Tech giants like Facebook, Amazon and Google have used their scale to connect us globally and make our digital lives dynamic and efficient. But as the profit motive drives their innovation instead of the social good, we are subjected to invasive advertising and algorithms cultivating addiction to these platforms. If they were publicly owned and run by workers across borders we could build global platforms that don’t actively harm users’ health while harnessing data to innovate the provision of services rather than profit tech billionaires.

We should be clear that the companies we bring into public ownership do not deserve compensation, though they will demand it. They have stolen enough from us already. They’ve taken our common wealth, our land, the fruits of our gruelling work, our climate stability and our social cohesion.
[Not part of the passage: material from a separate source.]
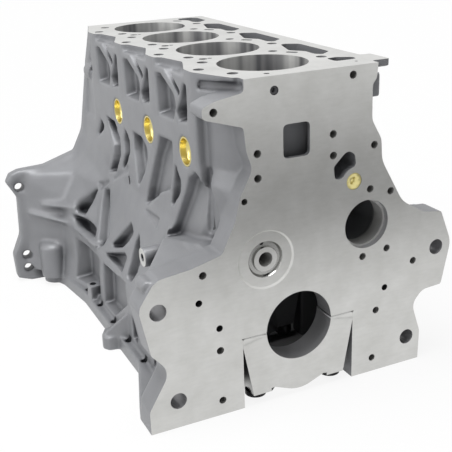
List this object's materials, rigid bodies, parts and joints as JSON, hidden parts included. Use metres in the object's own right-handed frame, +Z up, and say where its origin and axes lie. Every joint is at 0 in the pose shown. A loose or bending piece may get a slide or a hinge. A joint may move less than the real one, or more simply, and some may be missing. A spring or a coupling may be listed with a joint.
{
  "type": "engine block",
  "caption": "Cast cylinder block for an in-line engine, with machined deck and near face, ribbed side wall, deep skirt, bearing caps and a flange at the far end.",
  "frame": {"origin": "on the crankshaft axis, at the machined near face", "axes": "+X to the right as the near face is looked at, +Y along the crankshaft axis to the far end, +Z up towards the deck"},
  "size_m": [0.4134, 0.457, 0.346],
  "materials": {
    "casting": "as-cast mid grey with ground faces",
    "cap": "machined",
    "bolt": "black oxide",
    "bush": "bored",
    "brass_plug": "bright pressed",
    "steel_plug": "pressed"
  },
  "bodies": {
    "root": {"cylinder_block": "casting", "main_cap_1": "cap", "main_cap_2": "cap", "main_cap_3": "cap", "main_cap_4": "cap", "main_cap_5": "cap", "main_bolts_1": "bolt", "main_bolts_2": "bolt", "main_bolts_3": "bolt", "main_bolts_4": "bolt", "main_bolts_5": "bolt", "cam_bush_1": "bush", "cam_bush_2": "bush", "cam_bush_3": "bush", "cam_bush_4": "bush", "cam_bush_5": "bush", "core_plug_left_1": "brass_plug", "core_plug_left_2": "brass_plug", "core_plug_left_3": "brass_plug", "gallery_plug_front": "brass_plug", "socket_plug": "bolt", "cam_rear_plug": "steel_plug"}
  },
  "joints": []
}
If anything, they should be paying us.

At an Oxford Momentum meeting in March, a speaker from the Labour4Clause4 made this point emphatically, arguing that only pensioners with limited shares will be compensated on the basis of need. The campaign harks back to the days when Clause 4 of the Labour Party’s constitution committed to “common ownership of the means of production, distribution and exchange” before Blair scrapped it. By organising for Clause 4 to be reinstated, the campaign seeks to restore “Labour’s original commitment to end capitalism and bring about the socialist transformation of society.”
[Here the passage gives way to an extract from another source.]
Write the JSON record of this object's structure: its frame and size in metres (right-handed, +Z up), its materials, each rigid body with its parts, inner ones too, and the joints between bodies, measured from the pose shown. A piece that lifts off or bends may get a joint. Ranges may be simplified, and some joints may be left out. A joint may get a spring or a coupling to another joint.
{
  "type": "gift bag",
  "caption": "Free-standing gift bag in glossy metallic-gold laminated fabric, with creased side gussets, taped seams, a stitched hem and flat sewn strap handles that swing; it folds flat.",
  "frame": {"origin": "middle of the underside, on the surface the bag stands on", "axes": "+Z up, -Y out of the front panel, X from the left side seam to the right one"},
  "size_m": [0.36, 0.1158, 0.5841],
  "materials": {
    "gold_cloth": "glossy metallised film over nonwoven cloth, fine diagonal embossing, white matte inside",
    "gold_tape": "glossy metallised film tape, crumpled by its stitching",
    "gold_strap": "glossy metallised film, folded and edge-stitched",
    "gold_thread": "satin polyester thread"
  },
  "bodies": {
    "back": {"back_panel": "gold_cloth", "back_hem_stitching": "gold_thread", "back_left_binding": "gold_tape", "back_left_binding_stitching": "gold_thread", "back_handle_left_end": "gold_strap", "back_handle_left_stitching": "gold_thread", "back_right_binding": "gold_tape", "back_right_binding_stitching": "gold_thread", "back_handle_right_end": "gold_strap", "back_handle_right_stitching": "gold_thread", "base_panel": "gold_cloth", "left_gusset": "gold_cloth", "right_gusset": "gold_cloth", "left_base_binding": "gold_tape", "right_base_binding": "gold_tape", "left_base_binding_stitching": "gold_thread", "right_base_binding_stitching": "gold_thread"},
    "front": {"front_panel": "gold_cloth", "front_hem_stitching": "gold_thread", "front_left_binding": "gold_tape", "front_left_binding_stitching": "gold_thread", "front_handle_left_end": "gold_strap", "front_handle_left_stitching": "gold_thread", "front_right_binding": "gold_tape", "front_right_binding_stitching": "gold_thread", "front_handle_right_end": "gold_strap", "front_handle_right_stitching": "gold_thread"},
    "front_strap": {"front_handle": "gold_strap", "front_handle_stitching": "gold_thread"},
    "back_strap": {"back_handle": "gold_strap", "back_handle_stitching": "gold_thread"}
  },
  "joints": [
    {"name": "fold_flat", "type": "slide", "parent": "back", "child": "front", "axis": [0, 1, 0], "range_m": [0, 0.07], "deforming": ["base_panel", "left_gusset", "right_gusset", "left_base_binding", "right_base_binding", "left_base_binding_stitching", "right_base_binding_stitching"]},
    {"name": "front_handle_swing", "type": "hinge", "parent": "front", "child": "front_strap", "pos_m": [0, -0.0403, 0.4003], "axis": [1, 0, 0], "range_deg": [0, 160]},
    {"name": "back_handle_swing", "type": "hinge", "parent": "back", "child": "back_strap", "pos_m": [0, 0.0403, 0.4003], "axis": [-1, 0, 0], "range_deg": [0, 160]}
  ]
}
Though I fully support the politics of Clause 4, sat in the meeting I couldn’t muster the same passion for its restoration as other members. The nostalgia and sense of tradition is significant for those who were around when Blair removed it. For anyone who has become politically active in the last 20 years – especially those enthused by Corbyn since 2015 – the same resonance is lacking. As was stated by a member at the meeting, Clause 4 is just words on paper and far from ideology woven through policy.
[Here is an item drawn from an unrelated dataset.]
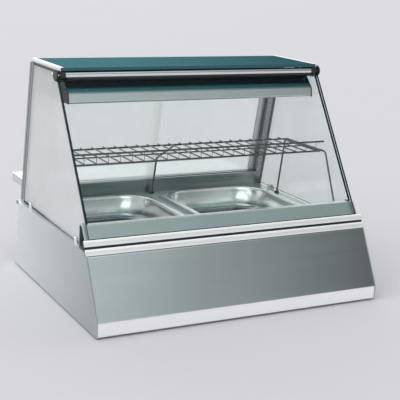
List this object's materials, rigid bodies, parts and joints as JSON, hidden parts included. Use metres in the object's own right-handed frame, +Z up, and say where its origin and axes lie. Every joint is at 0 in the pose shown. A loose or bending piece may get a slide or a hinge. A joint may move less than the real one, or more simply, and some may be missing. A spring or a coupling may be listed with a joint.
{
  "type": "hot food display case",
  "caption": "Countertop heated food display case with a leaning lift-up front glass, wire shelf, heat-lamp canopy, lift-out food pans, sliding rear doors and a rear serving board.",
  "frame": {"origin": "on the worktop, under the middle of the bounding box", "axes": "+X to the right seen from the customer's side, +Y from the customer's side to the serving side, +Z up"},
  "size_m": [0.76, 0.7612, 0.566],
  "materials": {
    "brushed_stainless": "satin, brushed along the width",
    "galvanised_sheet": "dull",
    "bright_pan_steel": "bright",
    "bright_trim": "bright anodised",
    "satin_aluminium": "satin",
    "chrome_tube": "polished",
    "clear_glass": "clear",
    "misted_glass": "clear with a pale veil",
    "tinted_glass": "dark tinted",
    "black_plastic": "satin black",
    "red_rocker": "gloss",
    "rubber_black": "matte",
    "wire_steel": "bright drawn",
    "plain_plate": "satin",
    "amber_lens": "gloss",
    "mineral_mat": "matte",
    "heater_metal": "oxidised",
    "quartz_lamp": "satin quartz",
    "ceramic_white": "glazed",
    "valve_brass": "satin",
    "lever_red": "gloss"
  },
  "bodies": {
    "case": {"board_brackets": "brushed_stainless", "bottom_plate": "galvanised_sheet", "bright_trim_bars": "bright_trim", "cable_gland": "black_plastic", "canopy_end_caps": "black_plastic", "canopy_hangers": "brushed_stainless", "canopy_shell": "brushed_stainless", "control_plate": "plain_plate", "deck": "brushed_stainless", "drain_pipe": "valve_brass", "drain_valve": "valve_brass", "front_coaming": "brushed_stainless", "front_panel": "brushed_stainless", "glass_clamps": "brushed_stainless", "heat_lamps": "quartz_lamp", "heating_element": "heater_metal", "hinge_blocks": "black_plastic", "insulation_mat": "mineral_mat", "lamp_holders": "ceramic_white", "pan_divider": "brushed_stainless", "pilot_lamp": "amber_lens", "rear_lower_rail": "brushed_stainless", "rear_panel": "brushed_stainless", "rear_posts": "brushed_stainless", "rear_upper_rail": "brushed_stainless", "reflector": "bright_pan_steel", "rubber_feet": "rubber_black", "screws": "wire_steel", "serving_board": "brushed_stainless", "side_glass_left": "misted_glass", "side_glass_right": "misted_glass", "side_panel_left": "brushed_stainless", "side_panel_right": "brushed_stainless", "side_rails": "black_plastic", "switch_housings": "black_plastic", "terminal_block": "black_plastic", "thermostat": "black_plastic", "top_edge_trims": "bright_trim", "top_glass": "tinted_glass", "trim_carrier": "black_plastic", "well_tank": "galvanised_sheet"},
    "front_glass_assembly": {"front_glass": "clear_glass", "front_glass_seal": "rubber_black", "hinge_tube": "chrome_tube", "hinge_pins": "chrome_tube", "hinge_discs": "black_plastic"},
    "rear_door_left": {"rear_door_glass_left": "clear_glass", "rear_door_stile_left": "satin_aluminium"},
    "rear_door_right": {"rear_door_glass_right": "clear_glass", "rear_door_stile_right": "satin_aluminium"},
    "food_pan_left": {"food_pan_left": "bright_pan_steel"},
    "food_pan_right": {"food_pan_right": "bright_pan_steel"},
    "shelf": {"shelf_rack": "wire_steel", "shelf_legs": "wire_steel", "shelf_feet": "black_plastic"},
    "thermostat_knob": {"thermostat_knob": "black_plastic"},
    "light_switch_rocker": {"light_switch_rocker": "red_rocker"},
    "heat_switch_rocker": {"heat_switch_rocker": "red_rocker"},
    "drain_lever": {"drain_lever": "lever_red"}
  },
  "joints": [
    {"name": "front_glass_lift", "type": "hinge", "parent": "case", "child": "front_glass_assembly", "pos_m": [0, -0.06558, 0.5465], "axis": [-1, 0, 0], "range_deg": [0, 85]},
    {"name": "left_door_slide", "type": "slide", "parent": "case", "child": "rear_door_left", "axis": [1, 0, 0], "range_m": [0, 0.33]},
    {"name": "right_door_slide", "type": "slide", "parent": "case", "child": "rear_door_right", "axis": [-1, 0, 0], "range_m": [0, 0.33]},
    {"name": "left_pan_lift", "type": "slide", "parent": "case", "child": "food_pan_left", "axis": [0, -0.0995, 0.995], "range_m": [0, 0.068]},
    {"name": "right_pan_lift", "type": "slide", "parent": "case", "child": "food_pan_right", "axis": [0, -0.0995, 0.995], "range_m": [0, 0.068]},
    {"name": "shelf_lift", "type": "slide", "parent": "case", "child": "shelf", "axis": [0, 0, 1], "range_m": [0, 0.03]},
    {"name": "thermostat_turn", "type": "hinge", "parent": "case", "child": "thermostat_knob", "pos_m": [0.235, 0.21548, 0.03523], "axis": [0, -0.9785, -0.2062], "range_deg": [0, 270]},
    {"name": "light_switch_press", "type": "hinge", "parent": "case", "child": "light_switch_rocker", "pos_m": [0.09, 0.21695, 0.03554], "axis": [1, 0, 0], "range_deg": [0, 16]},
    {"name": "heat_switch_press", "type": "hinge", "parent": "case", "child": "heat_switch_rocker", "pos_m": [0.135, 0.21695, 0.03554], "axis": [1, 0, 0], "range_deg": [0, 16]},
    {"name": "drain_lever_turn", "type": "hinge", "parent": "case", "child": "drain_lever", "pos_m": [-0.23, 0.23529, 0.06], "axis": [0, 0, 1], "range_deg": [0, 90]}
  ]
}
The left is no longer a niche in Labour. We’re on the verge of government. This means we must eschew the fundamentalism of nostalgia for socialist history and reliving old battles. We need socialist strategy to make the case for an expansive vision of public ownership of the economy to the 21st century.

The Green New Deal is one framework through which we can make the case for the spirit of Clause IV in the language of today’s biggest challenges: climate breakdown, racial and gender injustice, poverty and rising economic inequality. By drawing on consistently relevant ideas from the past, we can look to the future and articulate a vision for a society where our basic needs are met, our most ambitious desires fulfilled and it’s all underwritten by a stable climate.

Taking ideas like nationalising Greggs and Wetherspoons out of the meme world and into the policy world with the proposal for a National Food Service, we can playfully lay claim to the future. When it comes to what the public should own and control, nothing can be off limits. It’s the only future on offer.